Ovation Award
Venue: City Hall
Next performance: 1 July 14:00
Interview
By Thubelihle Mathonsi
Saulspoort Dam The Musical received an Ovation Award on Monday. This award, according to the NAF, is in recognition of excellence, innovation, and the courage to explore new ideas that resonate with audiences and critics. This show exemplifies these qualities. It is, moreover, a tribute to the 51 victims of the bus that crashed into the Saulspoort Dam in Kimberley on 1 May 2003.
Three extra performances have been scheduled for the production from 1-3 July: grab your ticket here.
The show is a collaboration between a large cast and crew, but the cooperation also extended to financing.
“Everyone came with what they could,“ said Thabo Motlhabi, writer and director of the show. For it to work, they had to take money from their own pockets and their families.
The production is a testament to the “resilience of our story”, and it emphasises remembering. People tend to forget.
“In 1888, miners died in the De Beers mine, and no story was told. Twenty-three years ago, a tragedy happened, and again no story was told,” Motlhabi said.

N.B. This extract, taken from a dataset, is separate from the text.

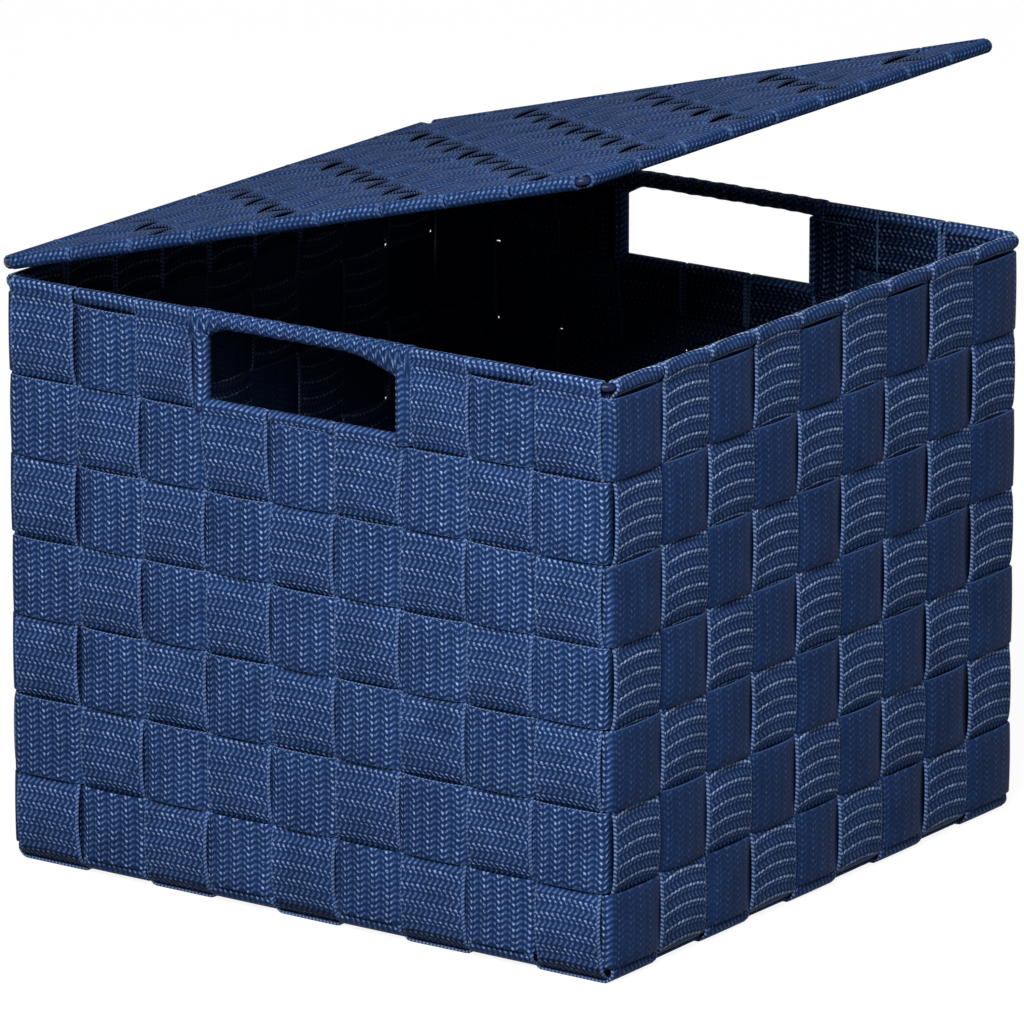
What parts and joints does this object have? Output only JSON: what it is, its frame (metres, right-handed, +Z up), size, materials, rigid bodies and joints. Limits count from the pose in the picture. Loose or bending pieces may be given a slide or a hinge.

Everyone in the community was either affected directly or knows someone who was affected. Knowing each other’s strengths also translated this vision into success on the stage.
The musical tells a story that touches people’s hearts. ”People don’t do musicals any more, but we wanted to do it and do it well,” said Motlhabi, who was trained by Mbongeni Ngema.
This production was also a way to show people in the rest of the country that there are stories from Kimberley. “Often we bring our stories to the NAF and go back home with them, and they are watched at home, but they don’t go anywhere else,” said Motlhabi. The hope is to pry the industry open for stories of unsung heroes in the forgotten corners of our land.